Despite rising by 5:45 every morning, she was almost always late because of traffic.
"I would show up to morning meetings all flustered," she says. "It was so frustrating because I had done the responsible thing by waking up early, but the road was always a nightmare."
The commute drained her energy and affected her attitude.
But that changed November 1, when she relocated three miles away from work and reduced her commute time to nine minutes. Cassidy says her productivity has surged and that she is more engaged in her work.
"I come in on time every morning," she notes. "I’m much more willing to stay overtime if I need to."
Not all tales of extreme commuting conclude like Cassidy’s.

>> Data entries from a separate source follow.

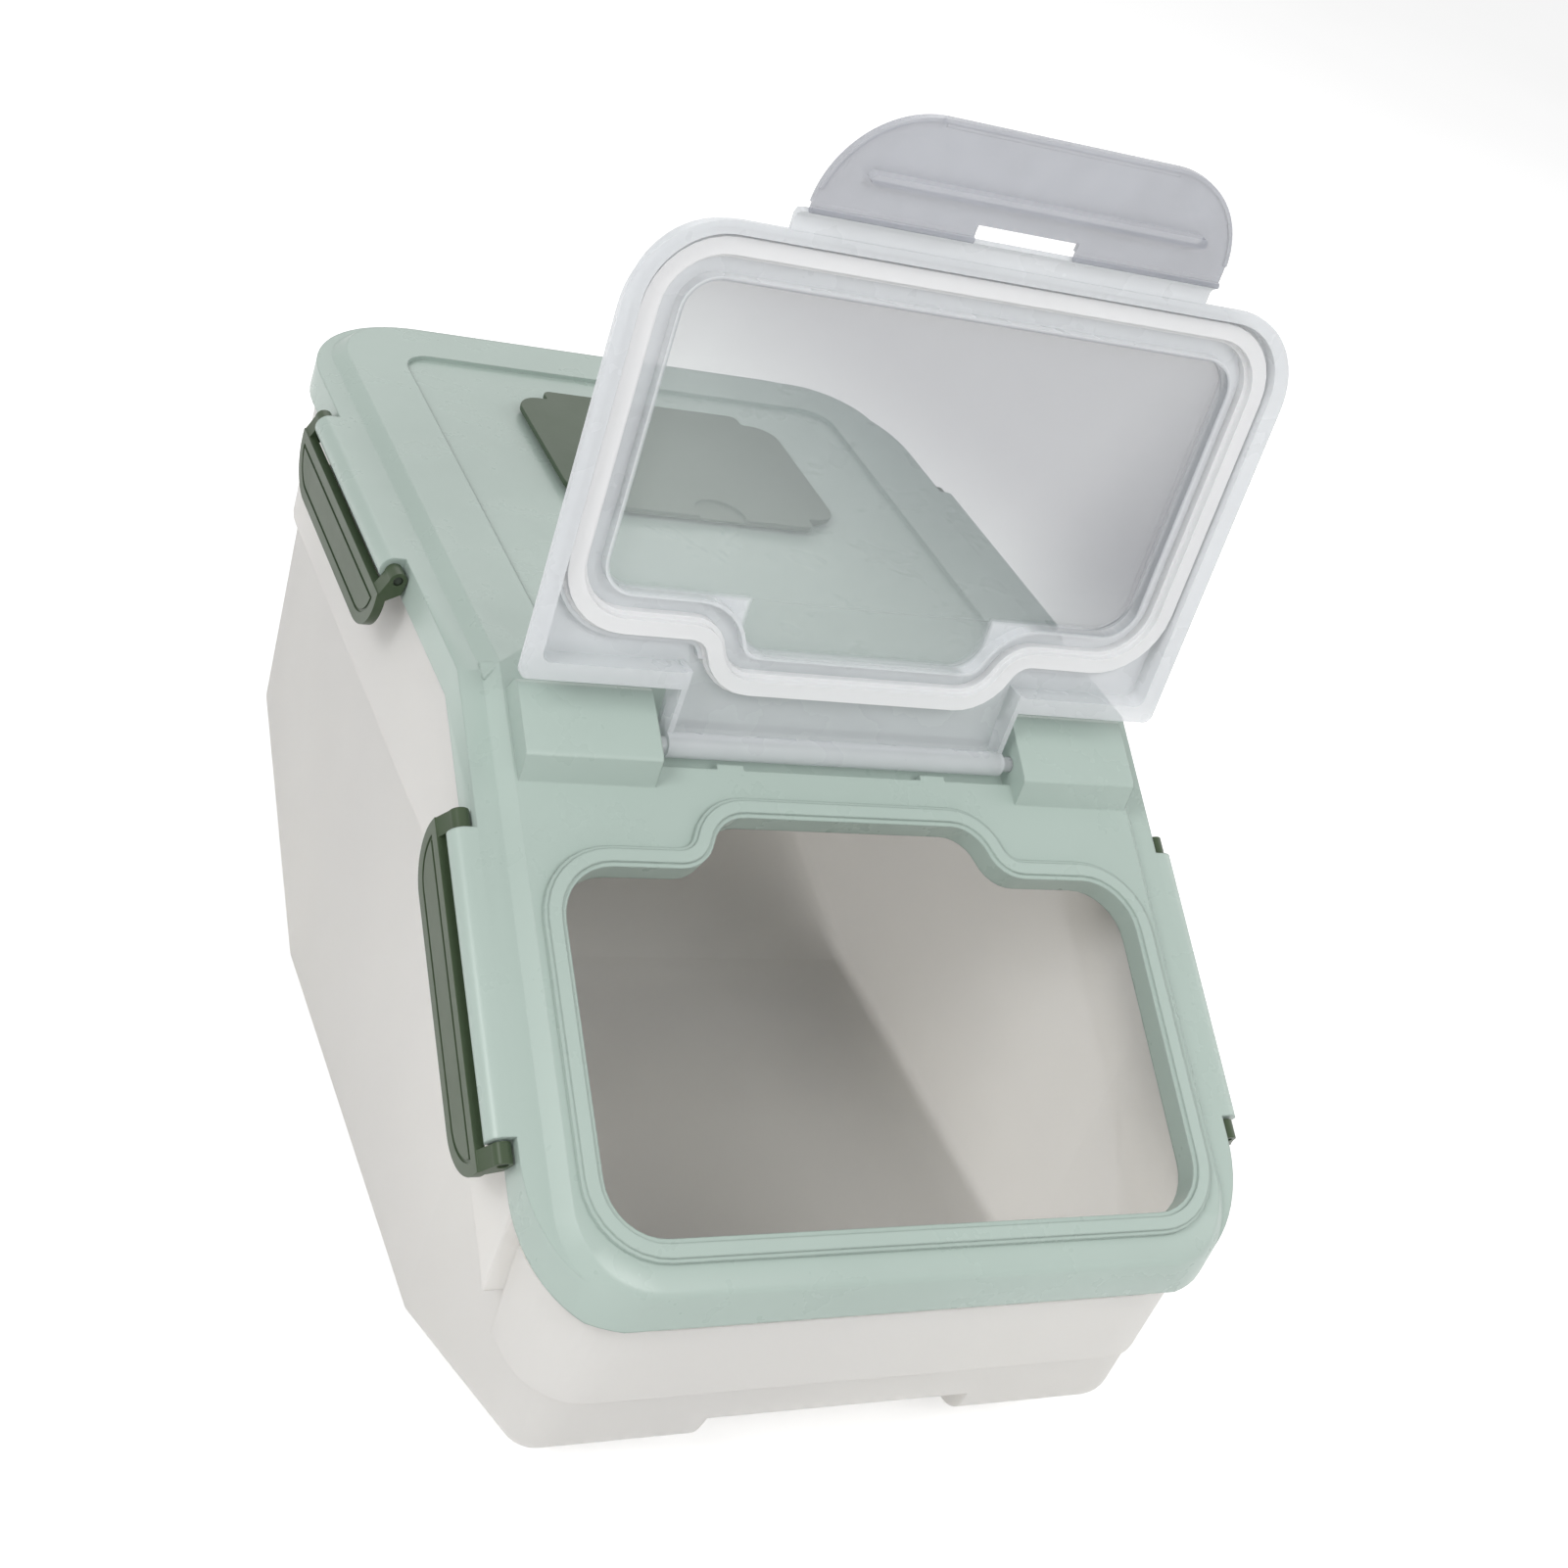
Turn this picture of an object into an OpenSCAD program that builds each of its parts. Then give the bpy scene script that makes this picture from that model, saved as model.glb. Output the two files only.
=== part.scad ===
// Rice bin with a sloped front deck, a flip lid with a latch flap, and four side clips.
// Frame: X to the right seen from the front, Y to the back, Z up, floor at Z = 0, millimetres.
// The lid is drawn open and the clips closed; the front deck is worked out in its own frame,
// where X runs across, -Y runs down the slope from the bend and Z stands off the deck.

/* [Whole bin] */
// Width over the skirt of the cover
skirt_w = 231; // [205:1:260]
// Length over the skirt, front to back
skirt_l = 382; // [350:1:430]
// Corner radius of the skirt at the back
rear_r = 46; // [38:1:48]
// Height of the flat deck above the floor
deck_h = 176; // [160:1:205]
// Fall of the front deck in degrees
slope_a = 28.2; // [25:0.1:31]
// Bend of the deck, from the middle of the length
bend_y = -31; // [-40:1:-22]

/* [Cover] */
// Thickness of the cover plate
cover_t = 3.2; // [2.6:0.1:4]
// Thickness of the skirt and the shelf
skirt_t = 2.2; // [1.6:0.1:3]
// Drop of the side shelf below the deck
shelf_d = 4; // [3:0.5:5]
// Drop of the lower edge of the skirt below the deck
skirt_d = 15; // [13:0.5:18]
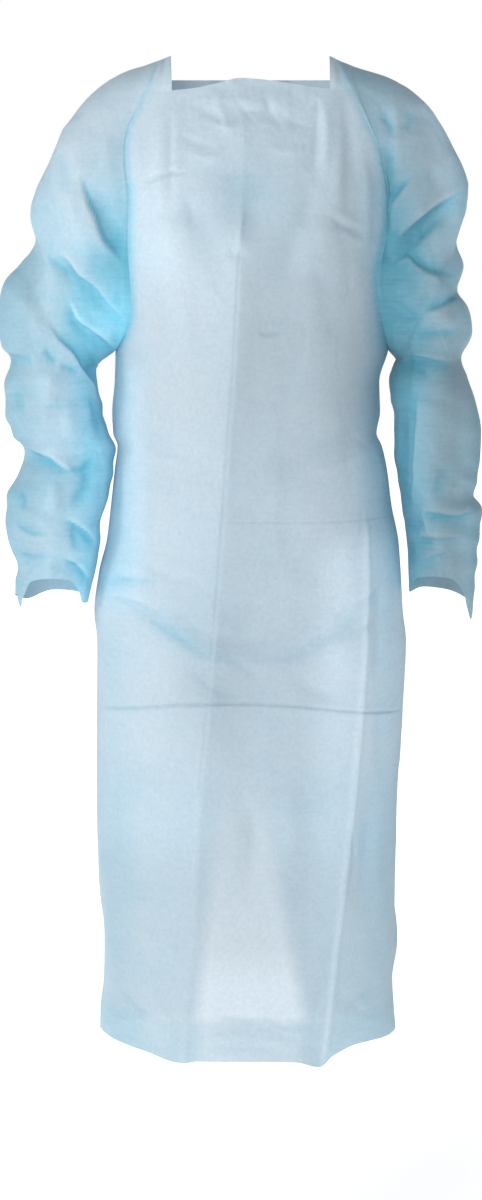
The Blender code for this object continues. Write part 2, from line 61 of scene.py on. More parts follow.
BODY = (
    # z, half_l, half_r, side, front, back, round
    (0.0, 150, 150, 0, -58, 60, 2.2),
    (-20.0, 160, 162, 0, -70, 68, 2.2),
    (-38.0, 170, 172, 0, -78, 76, 2.25),
    (-70.0, 177, 182, 0, -90, 90, 2.3),
    (-110.0, 181, 188, 2, -104, 102, 2.3),
    (-160.0, 180, 190, 3, -117, 108, 2.3),
    (-210.0, 176, 184, 4, -122, 106, 2.3),
    (-262.0, 168, 174, 5, -119, 100, 2.3),
    (-300.0, 160, 164, 5, -114, 96, 2.3),
    (-334.0, 155, 159, 5, -110, 92, 2.3),
    (-371.0, 156, 149, 5, -105, 88, 2.3),
    (-405.0, 159, 150, 4, -101, 85, 2.3),
    (-430.0, 158, 146, 3, -98, 84, 2.3),
    (-444.0, 153, 152, 3, -97, 84, 2.3),
    (-470.0, 156, 158, 4, -100, 90, 2.3),
    (-514.0, 161, 164, 7, -106, 104, 2.3),
    (-554.0, 166, 172, 10, -112, 118, 2.3),
    (-590.0, 175, 175, 12, -117, 126, 2.3),
    (-638.0, 181, 178, 15, -120, 130, 2.3),
    (-674.0, 178, 182, 18, -121, 130, 2.25),
    (-744.0, 179, 179, 24, -122, 126, 2.2),
    (-863.0, 180, 173, 32, -122, 122, 2.1),
    (-958.0, 178, 171, 38, -121, 121, 2.05),
    (-1030.0, 172, 171, 42, -120, 121, 2.0),
    (-1078.0, 173, 169, 44, -120, 122, 2.0),
    (-1115.0, 177, 171, 44, -120, 123, 2.0),
    (-1160.0, 178, 174, 44, -120, 124, 2.0),
)
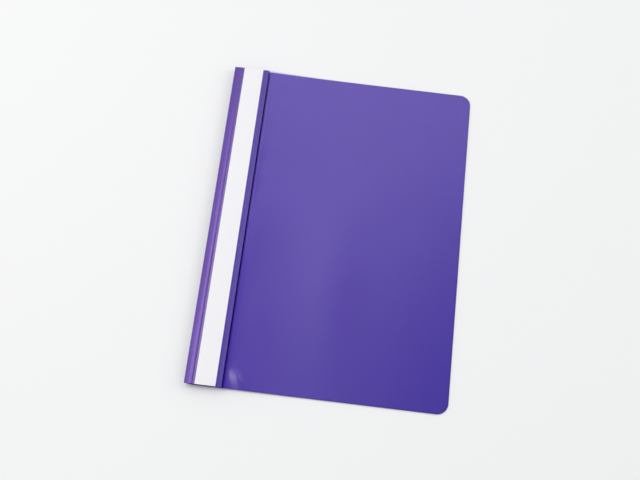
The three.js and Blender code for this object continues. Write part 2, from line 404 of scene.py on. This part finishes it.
# %% Line of the clear film
GROOVE_DEPTH = 0.30 * MM
GROOVE_WIDTH = 1.5 * MM
GROOVE_STEPS = 12
FALL_POINTS = 90
FALL_CROWDING = 1.35
WELD_DIP = 0.03 * MM
seam_middle = pocket_bottom + clear_thickness / 2
tunnel_middle = pocket_top - clear_thickness / 2
seam_end = label_right + 1.4 * MM
CLEAR_SECTION = (
    # an edge, the distance right of it in mm, and the height of the film's middle
    (pocket_left, 0.0, seam_middle),
    (pocket_left, 0.4, seam_middle - WELD_DIP),
    (pocket_left, 1.0, seam_middle - WELD_DIP),
    (pocket_left, 1.5, seam_middle),
    (label_left, -0.9, tunnel_middle),
    (label_right, 0.7, tunnel_middle),
    (seam_end, 0.0, seam_middle),
    (label_right, 2.4, seam_middle),
    (label_right, 2.9, seam_middle - WELD_DIP),
    (label_right, 3.3, seam_middle - WELD_DIP),
    (label_right, 3.8, seam_middle),
    (flap_edge, -0.2, seam_middle),
)

clear_points = [np.array((edge + right * MM, height)) for edge, right, height in CLEAR_SECTION]
clear_line = filled(clear_points, 0.6 * MM)
for step in range(GROOVE_STEPS + 1):
    x = flap_edge + GROOVE_WIDTH * step / GROOVE_STEPS
    groove = 0.5 - 0.5 * math.cos(2 * math.pi * step / GROOVE_STEPS)
    clear_line.append(np.array([x, cover_rest + cover_drop(x) - GROOVE_DEPTH * groove]))
fall_start = clear_line[-1][0]
for share in np.linspace(0, 1, FALL_POINTS)[1:] ** FALL_CROWDING:
    x = share * (FLAT_END - fall_start) + fall_start
    clear_line.append(np.array([x, cover_rest + cover_drop(x)]))
clear_line += corner_columns(cover_rest)
print("The clear film's line has", len(clear_line), "points")

# %% [markdown]
# A thin film that is welded along one side never lies smooth beside the weld. Its soft puckers are bumps
# in the height, mostly long and narrow, and each stands where the photograph has a light or a dark
# patch. The last one is a broad swell in the middle of the cover. A slow wave runs along the crease as
# well and dies away towards the free edge.

# %% Puckers of the clear film
WAVE_HEIGHT = 0.10 * MM
WAVE_LENGTH = 95 * MM
WAVE_SHIFT = 0.2
WAVE_FADE = 45 * MM
LIFT_RUN = 5 * MM
PUCKERS = (
    # x, y, length along the crease, width, turn in degrees, height, all in mm
    (-73, 92, 9, 5, 8, -0.35),
    (-74, 60, 12, 5, -6, -0.40),
    (-74, 34, 10, 6, 10, -0.35),
    (-73, -20, 26, 6, 0, 0.18),
    (-72, -80, 22, 7, 4, -0.18),
    (-68.5, -147.5, 9, 4.5, 34, 1.5),
    (2, -45, 75, 24, 0, 1.1),
)


def clear_lift(x, y, _z):
    wave = np.sin(2 * math.pi * (y / WAVE_LENGTH + WAVE_SHIFT))
    lift = WAVE_HEIGHT * wave * np.exp(-(((x - cover_line.x) / WAVE_FADE) ** 2))
    for px, py, length, width, turn, height in PUCKERS:
        dx, dy = x - px * MM, y - py * MM
        cos, sin = math.cos(math.radians(turn)), math.sin(math.radians(turn))
        across, along = cos * dx + sin * dy, cos * dy - sin * dx
        lift = lift + height * MM * np.exp(-((across / (width * MM)) ** 2) - (along / (length * MM)) ** 2)
    on_cover = smooth_step((x - cover_line.x - GROOVE_WIDTH) / LIFT_RUN)
    return lift * on_cover + (x < label_left) * weld_relief(x, y)


print("Highest pucker in mm:", max(height for *_, height in PUCKERS))

# %% [markdown]
# The crease of the clear cover is a dark line in the photograph, sharp beside the flap and wider and
# softer towards the bottom. It is painted shadow: the shadow of the flap's edge and of the gap beneath
# it, with a fading tail to the right. The welds are two thin duller lines, and beside the label the strip
# is darker, partly from two films in contact and partly painted shade. Each gets a mark that the
# material will read. The exponent of 4 makes a line with an even middle and quick edges.

# %% Marks of the crease and the welds
CREASE_CENTRE = 0.50 * MM
CREASE_TOP_WIDTH = 0.45 * MM
CREASE_GROWTH = 0.27 * MM
CREASE_SHADOW_DEPTH = 0.85
SHADOW_TAIL_DEPTH = 0.48
SHADOW_TAIL_START = 0.6 * MM
SHADOW_TAIL_LENGTH = 1.8 * MM
LEFT_WELD_FROM_EDGE = 1.0 * MM
LEFT_WELD_WIDTH = 0.5 * MM
RIGHT_WELD_FROM_LABEL = 3.0 * MM
RIGHT_WELD_WIDTH = 0.45 * MM
RIGHT_WELD_DEPTH = 0.75
BESIDE_LABEL_SHADE_DEPTH = 0.4
BESIDE_LABEL_RUN = 0.6 * MM


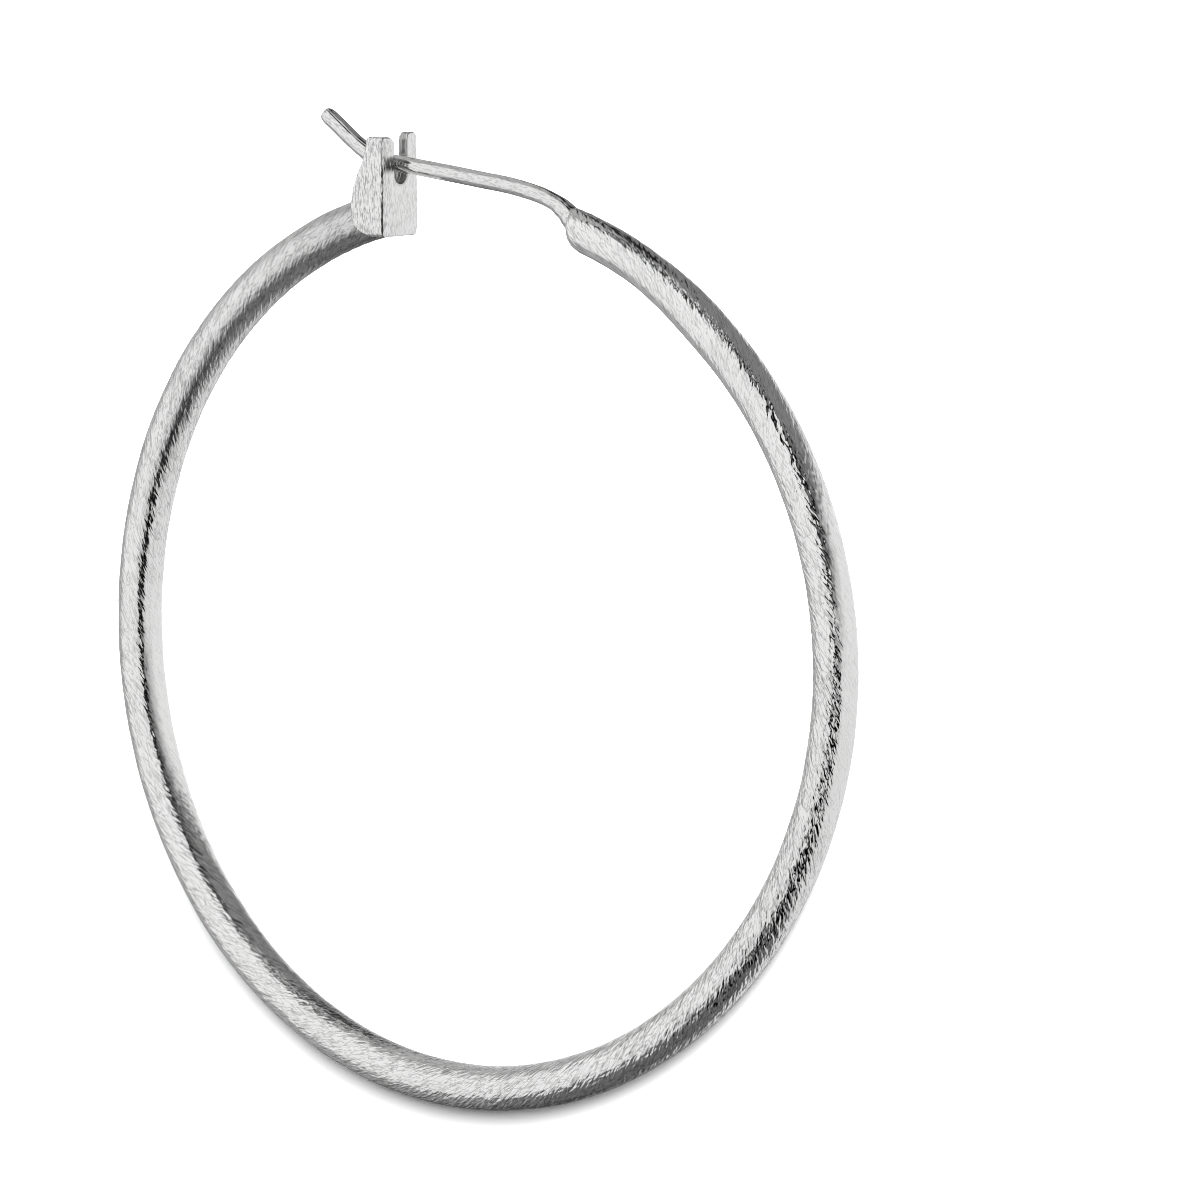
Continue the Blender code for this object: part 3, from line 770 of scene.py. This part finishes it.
def floor_light(name, energy, spread, lean):
    """A soft light for the floor alone, from the camera's side and leaning up from there, so
    that the shadow falls towards the bottom of the picture."""
    lamp = bpy.data.lights.new(name, "SUN")
    lamp.energy = energy
    lamp.angle = math.radians(spread)
    thing = bpy.data.objects.new(name, lamp)
    way = CAMERA_BACK * math.cos(math.radians(lean)) + CAMERA_UP * math.sin(math.radians(lean))
    thing.rotation_euler = way.to_track_quat("Z", "Y").to_euler()
    thing.visible_glossy = False
    bpy.context.scene.collection.objects.link(thing)


# The studio lights only the metal, whose reflections it makes, and the lamps only the floor
world.cycles_visibility.diffuse = False
floor_light("soft_dome", *SOFT_DOME)
floor_light("soft_key", *SOFT_KEY)
bpy.context.scene.cycles.filter_width = 1.0
bpy.context.scene.view_settings.view_transform = "Standard"


# Camera
# A long lens well back from the earring, looking down on it, with a lamp at its side
# that lights the upper part of the floor.
CAMERA_DISTANCE = 584.05 * MM
LENS = 362.74
AIM_RIGHT, AIM_UP = 5.905 * MM, 2.282 * MM
FRONT_LAMP_POWER = 60.0
FRONT_LAMP_ANGLE = 8.0
FRONT_LAMP_BLEND = 0.55
FRONT_LAMP_SIZE = 2 * MM
FRONT_LAMP_RISE = 66.0 * MM

camera_data = bpy.data.cameras.new("camera")
camera_data.lens = LENS
camera_data.sensor_width = 36.0
camera_data.clip_start = 0.05
camera_data.clip_end = 20.0
camera = bpy.data.objects.new("camera", camera_data)
bpy.context.scene.collection.objects.link(camera)
stand = Vector(HOOP_MIDDLE) + CAMERA_BACK * CAMERA_DISTANCE
aim = Vector(HOOP_MIDDLE) + CAMERA_RIGHT * AIM_RIGHT + CAMERA_UP * AIM_UP
back = (stand - aim).normalized()
across_view = CAMERA_UP.cross(back).normalized()
camera.matrix_world = Matrix.Translation(stand) @ Matrix(
    (across_view, back.cross(across_view), back)).transposed().to_4x4()
bpy.context.scene.camera = camera

lamp_data = bpy.data.lights.new("front_lamp", "SPOT")
lamp_data.energy = FRONT_LAMP_POWER
lamp_data.spot_size = math.radians(2 * FRONT_LAMP_ANGLE)
lamp_data.spot_blend = FRONT_LAMP_BLEND
lamp_data.shadow_soft_size = FRONT_LAMP_SIZE
front_lamp = bpy.data.objects.new("front_lamp", lamp_data)
lit = Vector(HOOP_MIDDLE) + CAMERA_UP * FRONT_LAMP_RISE
front_lamp.rotation_euler = (stand - lit).to_track_quat("Z", "Y").to_euler()
front_lamp.location = stand
front_lamp.visible_glossy = False
bpy.context.scene.collection.objects.link(front_lamp)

The burnout sometimes leads directly to turnover, says Maynard, who makes at least one trip a month to the Employee Assistance Program Association’s Arlington headquarters and spends about 10 days at the office. The rest of the time he is either on business trips or working from home in Colorado.
In the instances where an extreme commuter remains with a company, the physical fatigue often affects productivity. Consequently it behooves companies to make special considerations for extreme commuters, Maynard explains.
He suggests that employers adopt an aggressive flextime policy. Depending on the position, an employee doesn’t have to work during the traditional 9-to-5 schedule. Allowing extreme commuters to come as early as 6 a.m. or as late as 10 a.m. significantly helps cut the amount of time they spend in rush hour traffic.
Maynard urges employers to be creative and open-minded when it comes to extreme commuters.
"You’ll be surprised at what you can achieve," he says.